The labels are the yellowing index. The goal is to predict the yellowing based the pellets image. broken down to its RGB info,

import pandas as pd

df = pd.read_csv("pellets-visual-classes-rgb.csv", index_col="image").dropna()
df["yellowing index"] = df["yellowing index"].astype(int)

df

import matplotlib.pyplot as plt

fig, axes = plt.subplots(figsize=(11, 11), nrows=2, ncols=2)

axes = axes.ravel()

df["erosion"].value_counts().plot.barh(ax=axes[0], title="erosion")
df["color"].value_counts().plot.barh(ax=axes[1], title="color")
df["description"].value_counts().plot.barh(ax=axes[2], title="description")
df["yellowing"].value_counts().plot.barh(ax=axes[3], title="yellowing")
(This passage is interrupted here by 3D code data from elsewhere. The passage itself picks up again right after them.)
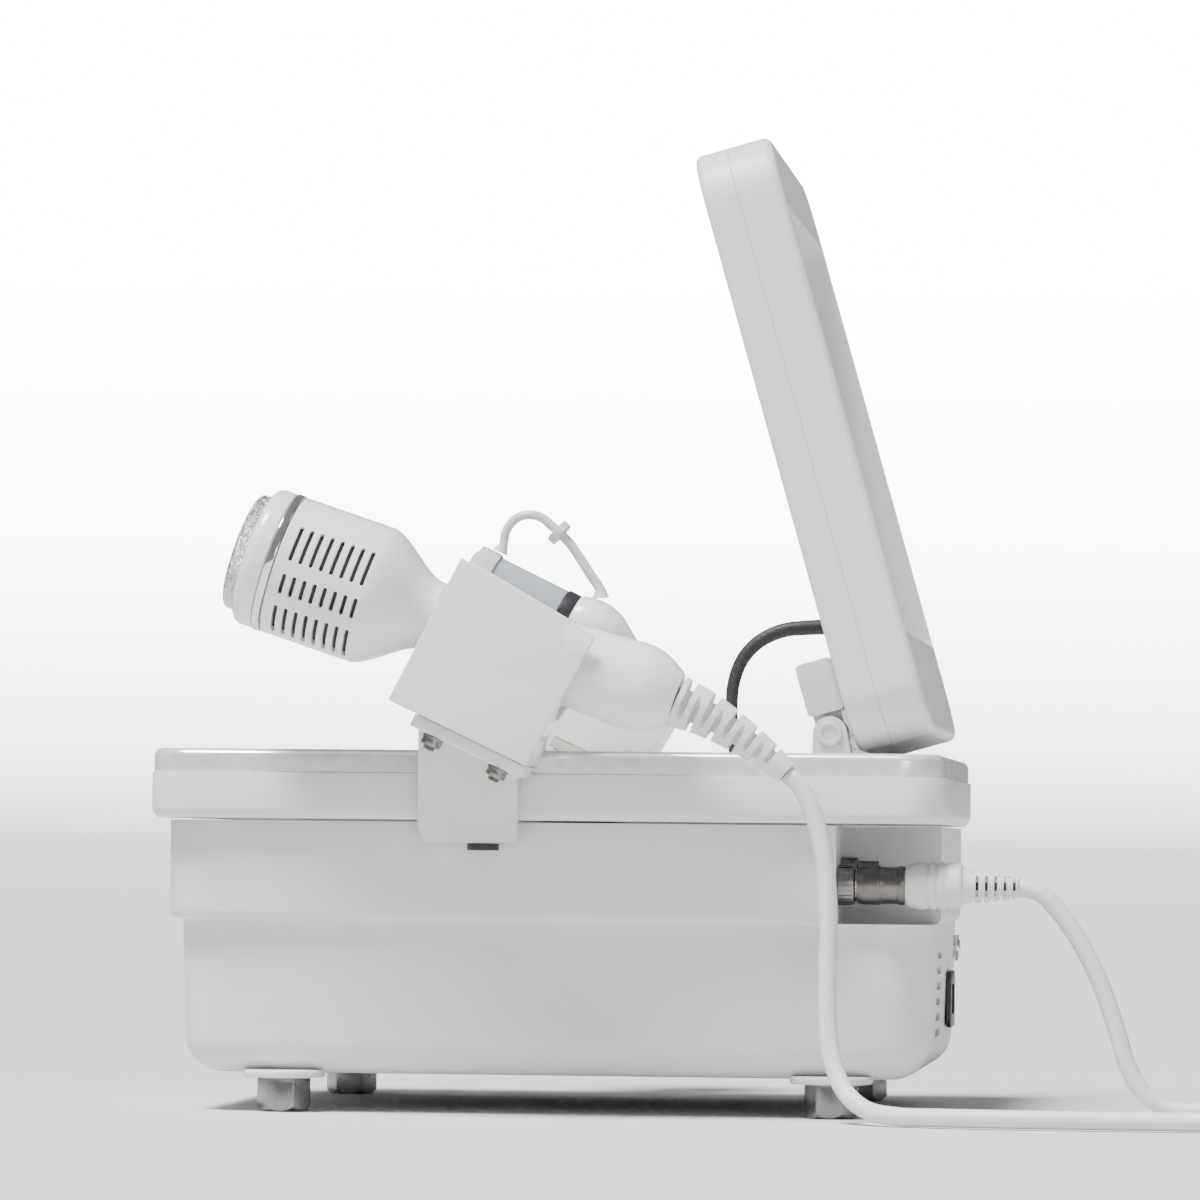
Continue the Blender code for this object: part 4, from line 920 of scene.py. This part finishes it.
# --- Lead of handpiece A --------------------------------------------------------------------
LEAD_ROUTE = [(109.9, HOLD_A_Y, 151.9), (114.2, HOLD_A_Y, 147.8), (118.2, HOLD_A_Y, 142.0),
              (122.0, HOLD_A_Y, 133.0), (125.2, HOLD_A_Y, 121.6), (127.6, HOLD_A_Y, 107.0),
              (128.6, HOLD_A_Y, 88.0), (128.4, HOLD_A_Y, 66.0), (128.6, -165.0, 46.0),
              (130.8, -168.2, 28.5), (136.6, -175.2, 14.6), (147.0, -185.6, 6.6), (161.0, -196.4, 4.4),
              (178.0, -204.4, 4.4), (200.0, -209.6, 4.4), (228.0, -212.4, 4.4), (258.0, -213.4, 4.4),
              (290.0, -213.5, 4.4), (332.0, -213.5, 4.4)]
TAIL_ROUTE = [(332.0, -116.5, 12.7), (318.0, -116.5, 11.9), (302.0, -116.6, 7.6), (288.0, -116.8, 5.0),
              (275.0, -117.0, 6.4), (264.6, -117.0, 13.6), (258.0, -117.0, 25.0), (253.6, -117.0, 39.0),
              (248.6, -117.0, 54.0), (242.2, -117.0, 69.0), (234.6, -117.0, 82.6), (226.6, -117.0, 93.2),
              (219.0, -117.0, 100.6), (208.6, -117.0, 103.3)]
COIL_TURNS = ((COIL_OUTER_TURN, 4.4), (COIL_INNER_TURN, 4.4), (COIL_INNER_TURN, 12.7),
              (COIL_OUTER_TURN, 12.7), (COIL_OUTER_TURN, 12.7))


def coil_points():
    """Four and a half turns, counterclockwise from above, from its front round to its back."""
    points, step = [], 15.0
    total = 360.0 * 4 + 180.0
    count = int(total / step)
    for i in range(1, count):
        turned_by = step * i
        index = min(int(turned_by // 360.0), 4)
        radius, height = COIL_TURNS[index]
        next_radius, next_height = COIL_TURNS[min(index + 1, 4)]
        share = max(0.0, (turned_by - 360.0 * index - 300.0) / 60.0)
        blend = share * share * (3 - 2 * share)
        angle = math.radians(-90.0 + turned_by)
        r = radius + (next_radius - radius) * blend
        points.append((COIL_CENTRE[0] + r * math.cos(angle), COIL_CENTRE[1] + r * math.sin(angle),
                       height + (next_height - height) * blend))
    return points


def make_lead(end_pieces):
    start = [(COIL_CENTRE[0], COIL_CENTRE[1] - COIL_OUTER_TURN, 4.4)]
    finish = [(COIL_CENTRE[0], COIL_CENTRE[1] + COIL_OUTER_TURN, 12.7)]
    path = smooth_path(LEAD_ROUTE + start + coil_points() + finish + TAIL_ROUTE, 3.0)
    lead = swept("lead", path, lambda *_: CABLE_D / 2, 20)
    lead.data.shade_smooth()
    lead.data.materials.append(LOOKS["cord"])
    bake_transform(lead)
    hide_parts("lead_a_front", "lead_a_coil", "lead_a_rear")


# --- Pieces that stay as the frame has them -------------------------------------------------
KEPT = (("deck_panel", "deck", "white_case"), ("fan_frame", "black", "black_plastic"),
        ("fan_rotor", "black", "black_plastic"), ("power_supply", "sheet", "inner_metal"),
        ("generator_board", "board", "board_green"), ("heat_sink", "sheet", "inner_metal"),
        ("display_panel", "panel", "panel_grey"), ("transducer_a", "sheet", "inner_metal"))


def dress_kept():
    for name, look, slot_name in KEPT:
        node = frame["nodes"][name]
        node.data.materials.clear()
        node.data.materials.append(LOOKS[look])
        modifier = node.modifiers.new("edge", "BEVEL")
        modifier.width, modifier.segments, modifier.limit_method = 0.4 * MM, 2, "ANGLE"
        modifier.angle_limit = math.radians(40)


make_camera()
make_lead(make_connectors())
make_case()
make_rim()
make_feet()
make_rear()
lid_frame = place(PIN[0], 0, PIN[2], -LID_LEAN)
make_hinges(lid_frame)
make_lid(lid_frame)
make_display_cable()
holder_a = make_holder("a", CRADLE_A, HOLD_A_Y, 63.7, 69.7, 23.5)
holder_b = make_holder("b", CRADLE_B, HOLD_B_Y, 44.0, 50.0, 36.9)
make_clamp("a", CRADLE_A, HOLD_A_Y, holder_a)
make_clamp("b", CRADLE_B, HOLD_B_Y, holder_b)
make_handpiece_a()
make_handpiece_b()
dress_kept()
make_studio()
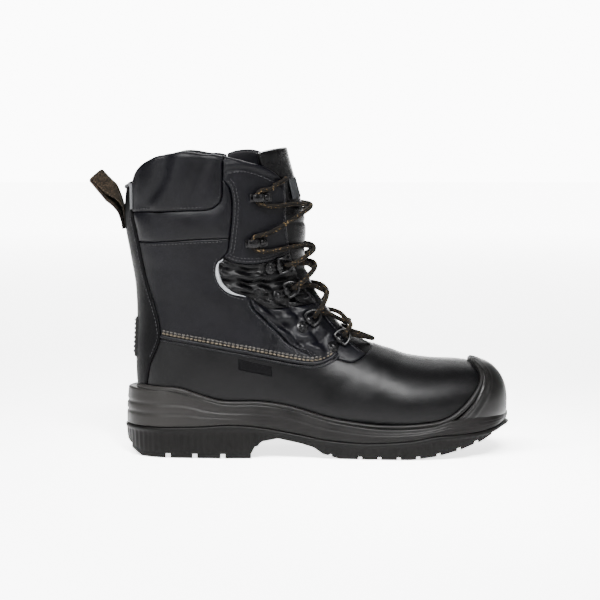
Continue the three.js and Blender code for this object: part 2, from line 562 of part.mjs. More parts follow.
function roundHook(m, up) {
  const h = 1.5 + 0.4 + LACE_R;
  return [
    [9, -6.9], [2.5, -5.9], [-0.8, -5.0], [-2.8, -2.7], [-3.2, 0], [-2.8, 2.7], [-0.8, 5.0], [2.5, 5.9],
    [9, 6.9]].map(([t, e], i) => local(m, t, e * up, h + (i === 0 || i === 8 ? 0.6 : 0)));
}

// height of the two strands over the middle of the tongue
const OVER = 9.2;
const UNDER = 3.8;
const EDGE_CLEAR = 4.2;
function crossing(a, b, height) {
  const from = locate(a.x, a.z, Math.sign(a.y));
  const to = locate(b.x, b.z, Math.sign(b.y));
  const rise = (p, at) => p.clone().sub(skinPoint(at.u, at.phi)).dot(skinNormal(at.u, at.phi));
  const ends = [rise(a, from), rise(b, to)];
  return [0.22, 0.5, 0.78].map((f) => {
    const u = from.u + (to.u - from.u) * f;
    const phi = from.phi + (to.phi - from.phi) * f;
    const end = f < 0.5 ? ends[0] : ends[1];
    const h = f === 0.5 ? height : Math.max((end + height) / 2, EDGE_CLEAR);
    return skinPoint(u, phi).addScaledVector(skinNormal(u, phi), h);
  });
}

const upSign = (m) => (new THREE.Vector3(0, 1, 0).transformDirection(m).z > 0 ? 1 : -1);
function station(side, i) {
  const m = frames[side][i];
  return i < RINGS.length ? throughRing(m, upSign(m)) : roundHook(m, upSign(m));
}

function laceHalf(firstSide, heights) {
  const pts = [];
  let side = firstSide;
  for (let i = 0; i < RINGS.length + HOOKS.length; i += 1) {
    const s = station(side, i);
    if (i > 0) pts.push(...crossing(pts[pts.length - 1], s[0], heights[i - 1]));
    pts.push(...s);
    side = -side;
  }
  return pts;
}

const startLat = laceHalf(LAT, [OVER, UNDER, OVER, UNDER, OVER]);
const startMed = laceHalf(MED, [UNDER, OVER, UNDER, OVER, UNDER]);
const low = skinPoint(8.6, 0).addScaledVector(skinNormal(8.6, 0), 3.2);
const tail = (side) => [
  onSkin(-22, 214, side, FACING_PROUD + 3), onSkin(-17.5, 215.5, side, FACING_PROUD + 2.4)];
const sideOf = (run) => (run[run.length - 1].y < 0 ? LAT : MED);
const endOf = { lat: tail(sideOf(startLat)), med: tail(sideOf(startMed)) };
const laceLine = [...endOf.lat].reverse().concat([...startLat].reverse(), [low], startMed, endOf.med);
addSolid('lace', toSolid(tube(laceLine, LACE_R, 6, 190)), LACE_CLOTH);

export default boot;
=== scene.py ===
import math

import bmesh
import bpy
import numpy as np
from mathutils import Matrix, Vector
from mathutils.geometry import delaunay_2d_cdt
from mathutils.kdtree import KDTree


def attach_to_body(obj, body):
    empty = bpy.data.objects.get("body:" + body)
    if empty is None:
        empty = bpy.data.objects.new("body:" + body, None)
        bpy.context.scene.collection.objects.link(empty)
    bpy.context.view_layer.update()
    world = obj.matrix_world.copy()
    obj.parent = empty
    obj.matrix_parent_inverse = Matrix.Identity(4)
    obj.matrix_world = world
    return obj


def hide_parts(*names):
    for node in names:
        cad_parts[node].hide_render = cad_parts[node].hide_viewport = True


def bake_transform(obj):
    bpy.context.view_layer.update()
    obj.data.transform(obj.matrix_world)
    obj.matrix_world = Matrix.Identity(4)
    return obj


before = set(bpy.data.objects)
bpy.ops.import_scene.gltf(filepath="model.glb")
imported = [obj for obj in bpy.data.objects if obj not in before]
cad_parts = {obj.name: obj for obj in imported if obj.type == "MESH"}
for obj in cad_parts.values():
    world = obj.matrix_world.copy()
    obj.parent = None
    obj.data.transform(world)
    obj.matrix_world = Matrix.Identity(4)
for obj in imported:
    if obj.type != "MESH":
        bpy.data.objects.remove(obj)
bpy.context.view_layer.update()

MM = 0.001
SIDES = ((-1, "lateral"), (1, "medial"))


def place(name, data):
    """A new object in the scene"""
    o = bpy.data.objects.new(name, data)
    bpy.context.collection.objects.link(o)
    return o


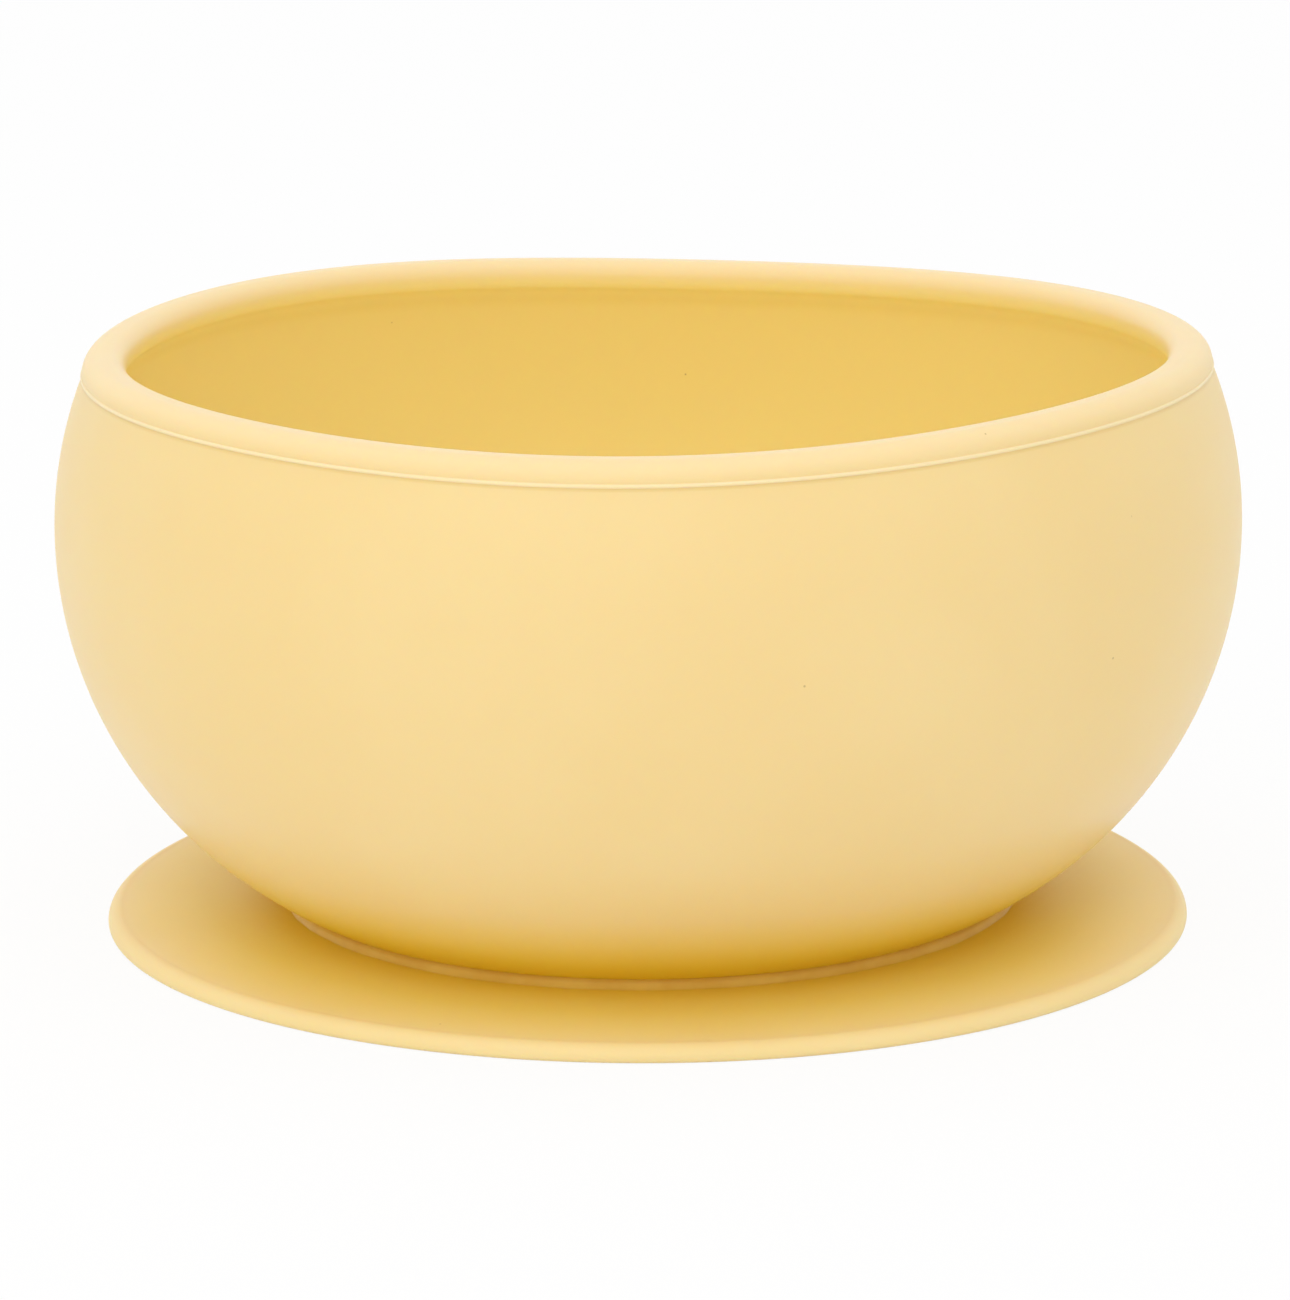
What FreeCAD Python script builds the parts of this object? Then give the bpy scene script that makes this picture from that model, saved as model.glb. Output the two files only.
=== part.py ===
import FreeCAD, Part

import os
from math import hypot, sqrt

import Sketcher
from FreeCAD import Vector

# Suction bowl: a thick-walled silicone bowl bonded to a thin silicone suction disc.
# Units are millimetres. The origin is on the axis in the plane of the table, +Z up.

DRIVING_SIZES = {
    # suction disc
    "disc_radius": 55.4,         # widest point of the lip
    "lip_face_width": 1.5,       # from the widest point in to the edge of the top
    "lip_side_height": 0.45,     # height of the widest point
    "top_fall": 0.18,            # how much lower the top is at its edge than at the seat
    "seal_inset": 0.35,          # from the widest point in to the sealing ring
    "seal_width": 3.85,          # sealing ring on the table
    "cavity_slope_width": 5.7,   # from the sealing ring in to the cavity's roof
    "cavity_depth": 0.9,         # roof above the table
    "seat_height": 1.9,          # flat top under the bowl's foot
    "seat_margin": 1.2,          # flat seat left outside the bead
    # bond
    "film_thickness": 0.15,      # adhesive between the foot and the seat
    "bead_height": 1.0,          # squeezed-out bead, seat to belly
    "bead_spread": 0.35,         # bead's toe outside the belly's lower edge
    "bead_hollow": 0.12,         # how far the bead's face is hollowed
    # bowl, outside
    "crease_radius": 37.3,       # where the belly meets the bead
    "foot_inset": 1.1,           # from the crease in to the edge of the flat foot
    "belly_radius": 60.0,        # widest point
    "belly_height": 40.5,
    "shoulder_arc": 40.7,        # curve from the widest point up to the witness line
    "witness_width": 0.44,       # mould witness line
    "witness_proud": 0.16,
    # rim
    "rim_height": 58.55,         # overall height
    "rim_depth": 2.45,           # from the top down to the witness line
    "rim_outer_arc": 1.95,
    "rim_land": 0.75,            # flat top of the rim
    "rim_inner_arc": 1.75,
    "rim_blend_arc": 5.0,        # hollow curve from the rim back to the wall
    # bowl, inside
    "wall": 3.0,
    "floor_thickness": 3.2,
    "floor_arc": 22.0,           # curve from the floor up to the wall
}

# Places that follow from the driving sizes
DERIVED_SIZES = {
    "foot_radius": "<<Sizes>>.crease_radius - <<Sizes>>.foot_inset",
    "foot_height": "<<Sizes>>.seat_height + <<Sizes>>.film_thickness",
    "floor_height": "foot_height + <<Sizes>>.floor_thickness",
    "crease_height": "<<Sizes>>.seat_height + <<Sizes>>.bead_height",
    "bead_radius": "<<Sizes>>.crease_radius + <<Sizes>>.bead_spread",
    "seat_radius": "bead_radius + <<Sizes>>.seat_margin",
    "lip_edge_radius": "<<Sizes>>.disc_radius - <<Sizes>>.lip_face_width",
    "lip_edge_height": "<<Sizes>>.seat_height - <<Sizes>>.top_fall",
    "seal_outer_radius": "<<Sizes>>.disc_radius - <<Sizes>>.seal_inset",
    "seal_inner_radius": "seal_outer_radius - <<Sizes>>.seal_width",
    "cavity_roof_radius": "seal_inner_radius - <<Sizes>>.cavity_slope_width",
    "inside_radius": "<<Sizes>>.belly_radius - <<Sizes>>.wall",
    "witness_height": "<<Sizes>>.rim_height - <<Sizes>>.rim_depth",
}

FULL_TURN = 360.0
START, END, CENTRE = 1, 2, 3
ORIGIN_POINT = (-1, 1)
ACROSS, UP = "X", "Y"
VOLUME_STEP = 1.0


def make_sheet(doc, name, contents):
    """Put each content into a named cell of a new sheet."""
    sheet = doc.addObject("Spreadsheet::Sheet", name)
    for row, (alias, content) in enumerate(contents.items(), start=1):
        sheet.set(f"A{row}", alias)
        sheet.set(f"B{row}", content)
        sheet.setAlias(f"B{row}", alias)
    doc.recompute()
    return sheet


def cell(alias):
    """Name of a size's cell, as a formula writes it."""
    sheet = "Sizes" if alias in DRIVING_SIZES else "Derived"
    return f"<<{sheet}>>.{alias}"


def bulge_formula(chord_square, rise):
    """The same radius as `bulge` gives, as a formula on the sheet."""
    return f"({chord_square} / 4 + {cell(rise)} ^ 2) / (2 * {cell(rise)})"


class Sizes:
    """A sheet of the driving sizes, all plain numbers, and a sheet of the places that follow from them."""

    def __init__(self, doc):
        numbers = {alias: str(value) for alias, value in DRIVING_SIZES.items()}
        formulas = {alias: f"={formula}" for alias, formula in DERIVED_SIZES.items()}
        self.driving = make_sheet(doc, "Sizes", numbers)
        self.derived = make_sheet(doc, "Derived", formulas)

    def __getattr__(self, alias):
        """A size's value, read from its cell."""
        sheet = self.driving if alias in DRIVING_SIZES else self.derived
        return float(getattr(sheet, alias))


def bulge(chord, rise):
    """Radius of the arc that stands `rise` above the middle of a chord."""
    return (chord * chord / 4.0 + rise * rise) / (2.0 * rise)


def along(start, end, distance):
    """Point at a distance from start on the ray through end."""
    step = end - start
    return start + step * (distance / step.Length)


def tangent_circle(first, first_gap, second, second_gap, side):
    """Centre of a circle at set gaps from two centres, left of the line between them where side is 1."""
    step = second - first
    span = step.Length
    run = (first_gap ** 2 - second_gap ** 2 + span ** 2) / (2.0 * span)
    rise = sqrt(first_gap ** 2 - run ** 2)
    across = Vector(-step.y, step.x, 0.0) / span
    return first + step * (run / span) + across * (rise * side)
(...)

axes[1].yaxis.set_label_position("right")
axes[1].yaxis.tick_right()

axes[3].yaxis.set_label_position("right")
axes[3].yaxis.tick_right()

We will be using only the R, G, B data for now.

RGB = df[["r", "g", "b"]]

import numpy as np
import seaborn

corr = RGB.corr()

# Generate a mask for the upper triangle
mask = np.zeros_like(corr, dtype=bool)
mask[np.triu_indices_from(mask)] = True

fig, ax = plt.subplots()

# Draw the heatmap with the mask and correct aspect ratio
vmax = np.abs(corr.values[~mask]).max()
seaborn.heatmap(
    corr,
    mask=mask,
    cmap=plt.cm.PuOr,
    vmin=-vmax,
    vmax=vmax,
    square=True,
    linecolor="lightgray",
    linewidths=1,
    ax=ax,
)

for k in range(len(corr)):
    ax.text(
        k + 0.5,
        len(corr) - (k + 0.5),
        corr.columns[k],
        ha="center",
        va="center",
        rotation=45,
    )
    for j in range(k + 1, len(corr)):
        s = "{:.3f}".format(corr.values[k, j])
        ax.text(j + 0.5, len(corr) - (k + 0.5), s, ha="center", va="center")
ax.axis("off")

The first step to most ML techniques is to standardize the data. We do not want high variance data to bias our model.

def z_score(x):
    return (x - x.mean()) / x.std()

zs = RGB.apply(z_score).T

zs.std(axis=1)  # Should be 1

zs.mean(axis=1)  # Should be zero

from sklearn.decomposition import PCA

pca = PCA(n_components=None)
pca.fit(zs)

The pca object, or fitted model, was designed before pandas existed and it is based on numpy arrays. We can do better nowadays and add meaniful labels to it.

loadings = pd.DataFrame(pca.components_.T)
loadings.index = ["PC %s" % pc for pc in loadings.index + 1]
loadings.columns = ["TS %s" % pc for pc in loadings.columns + 1]
loadings

PCs = np.dot(loadings.values.T, RGB)

line = {"linewidth": 1, "linestyle": "--", "color": "k"}
marker = {
    "linestyle": "none",
    "marker": "o",
    "markersize": 7,
    "color": "blue",
    "alpha": 0.5,
}


fig, ax = plt.subplots(figsize=(7, 2.75))
ax.plot(PCs[0], PCs[1], label="Scores", **marker)

ax.set_xlabel("PC1")
ax.set_ylabel("PC2")

text = [ax.text(x, y, t) for x, y, t in zip(PCs[0], PCs[1] + 0.5, RGB.columns)]

perc = pca.explained_variance_ratio_ * 100

perc = pd.DataFrame(
    perc,
    columns=["Percentage explained ratio"],
    index=["PC %s" % pc for pc in np.arange(len(perc)) + 1],
)
ax = perc.plot(kind="bar")

The non-project loadings plot can help us see if the data has some sort of aggregation that we can leverage.

common = {"linestyle": "none", "markersize": 7, "alpha": 0.5}

markers = {
    0: {"color": "black", "marker": "o", "label": "no yellowing"},
    1: {"color": "red", "marker": "^", "label": "low"},
    2: {"color": "blue", "marker": "*", "label": "moderate"},
    3: {"color": "khaki", "marker": "s", "label": "high"},
    4: {"color": "darkgoldenrod", "marker": "d", "label": "very high"},
}

fig, ax = plt.subplots(figsize=(7, 7))
for x, y, idx in zip(loadings.iloc[:, 0], loadings.iloc[:, 1], df["yellowing index"]):
    ax.plot(x, y, **common, **markers.get(idx))

ax.set_xlabel("non-projected PC1")
ax.set_ylabel("non-projected PC2")
ax.axis([-1, 1, -1, 1])
ax.axis([-0.25, 0.25, -0.4, 0.4])

# Trick to remove duplicate labels from the for-loop.
handles, labels = ax.get_legend_handles_labels()
by_label = dict(zip(labels, handles))
ax.legend(by_label.values(), by_label.keys())

Summary#

PCA is probably be most robust, and easy to perform, non-supervised ML technique (it has been a common technique in ocean sciences since before the ML hype);
We learned that a single RGB value does not have enough predictive power to be used alone, we’ll need at least a combination of Red and Green;
The loading plot show that the moderate and the low yellowing have some overlaps and that can be troublesome when using this model for predictions.